With silos being the norm at Apple, the surprise is the silos within silos. "There are no open doors at Apple," said one former employee. Security badges allow people into certain areas only, and it isn't uncommon for employees to go places their boss cannot. Some areas are even more secret than others, and it has nothing to do with special projects. An example is the famous industrial design lab where Apple's designers work. So restrictive is access to the lab that few Apple employees have ever seen inside its doors.
In his bestselling book Incognito, neuroscientist David Eagleman writes about the deleterious impact of a culture of secrecy. "The main thing to know about secrets," he says, "is that keeping them is unhealthy for the brain." People want to tell secrets, he explained, and have a strong natural tendency to do so. Apple solves this problem by keeping its employees in the dark as much as possible. But it also raises the question of the happiness of Apple employees.
By and large, Apple is a collaborative and cooperative environment, devoid of overt politicking. The reason for the cooperation, according to former insiders, is the command-and-control structure. "Everyone knows that seamless integration between the various parts is key to making the magic happen," according to Rob Schoeben, a former vice president who oversaw product marketing for software applications.
Apple's culture may be cooperative, but it isn't usually nice, and it's almost never relaxed. "When you're on the campus, you never get the feeling that people are slacking off," said an observer with access to Apple's upper ranks. "The fighting can get personal and ugly. There's a mentality that it's okay to shred somebody in the spirit of making the best products."
The competitive nature of the Apple culture comes into play. "If you're distracted even a little bit, then you slow down the team," said Steve Doil, a onetime executive in Apple's supply-chain organization. Another former executive described the Apple culture in similar terms. "It's a culture of excellence," this person noted. "You don't want to be the weak link. There is an intense desire to not let the company down."
Apple's culture is the polar opposite of Google's, where fliers announcing extracurricular activities -- from ski outings to a high-profile author series -- hang everywhere. At Apple, the iTunes team sponsors the occasional band, and there is a company gym (which isn't free), but by and large Apple people come to work to work. "At meetings, there is no discussion about the lake house where you just spent the weekend," recalled a senior engineer. "You get right down to business." The contrast with the non-Apple world is stark. "When you interact with people at other companies, there's just a relative lack of intensity," said this engineer. "At Apple, people are so committed that they go home at night and don't leave Apple behind them. What they do at Apple is their true religion."
Almost nobody describes working at Apple as being fun. In fact, when asked if Apple is a "fun" place, the responses are remarkably consistent. "People are incredibly passionate about the great stuff they are working on," said one former employee. "There is not a culture of recognizing and celebrating success. It's very much about work." Said another: "If you're a die-hard Apple geek, it's magical. It's also a really tough place to work." A third similarly dodged the question: "Because people are so passionate about Apple, they are aligned with the mission of the company."

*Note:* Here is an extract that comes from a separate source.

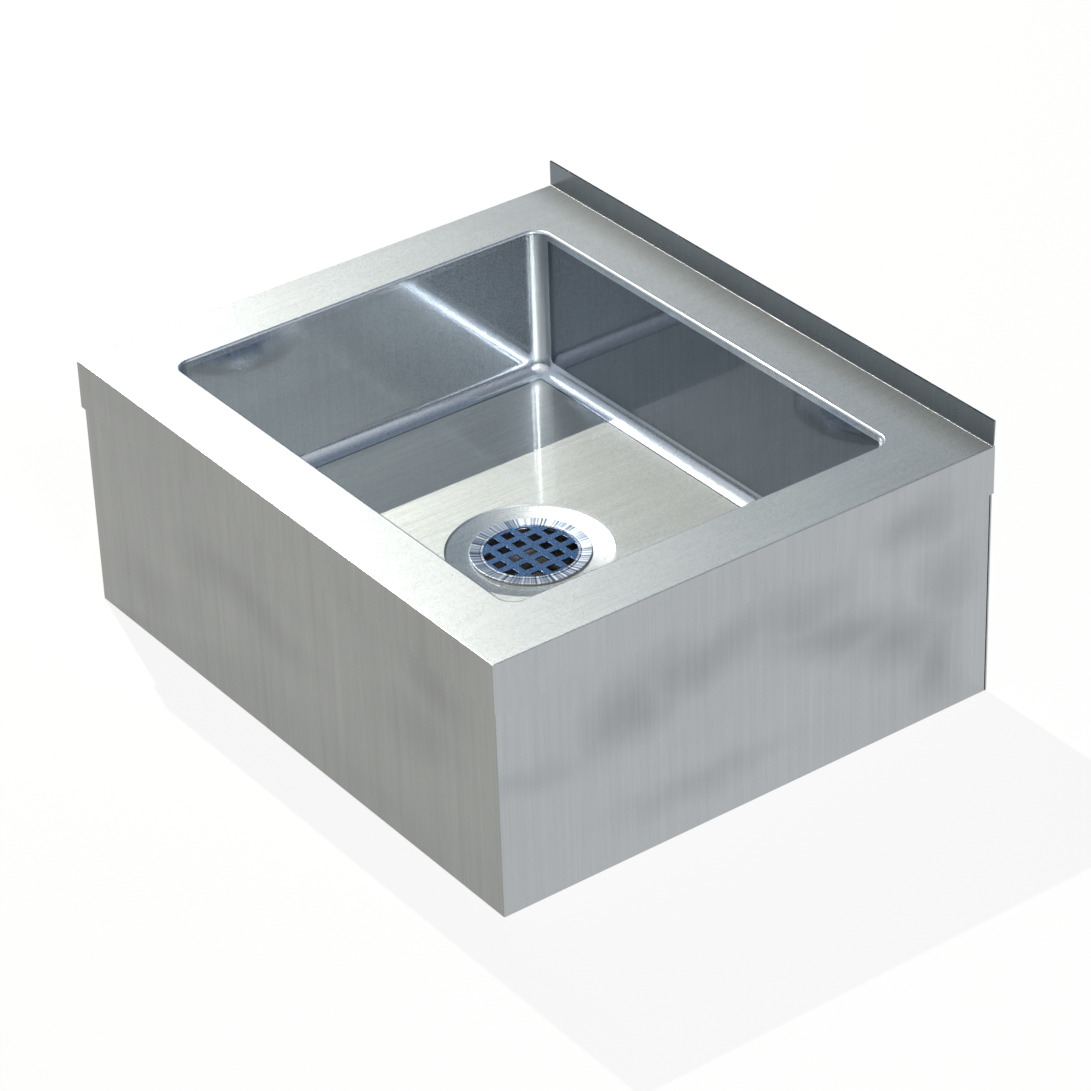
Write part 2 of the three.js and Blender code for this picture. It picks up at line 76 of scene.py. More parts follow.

If they don't join for a good time, they also don't join Apple for the money. Sure, Apple has spawned its share of stock-options millionaires -- particularly those who had the good timing to join in the first five or so years after Jobs returned. "You can get paid a lot of money at most places here in the Valley," said Frederick Van Johnson, a former Apple marketing employee. "Money is not the metric."
By reputation, Apple pays salaries that are competitive with the marketplace -- but no better. A senior director might make an annual salary of $200,000, with bonuses in good years amounting to 50% of the base. Talking about money is frowned upon at Apple. "I think working at a company like that, and actually being passionate about making cool things, is cool," said Johnson, summarizing the ethos. "Sitting in a bar and seeing that 90% of the people there are using devices that your company made -- there is something cool about that, and you can't put a dollar value on it."
Steve Jobs -- who was uninterested in discussing money -- took a nuanced view of the subject of happiness and enjoyment at Apple. "I don't know anyone who wouldn't say it's the most fulfilling experience in their lives," he once said. "People love it, which is different than saying they have fun. Fun comes and goes."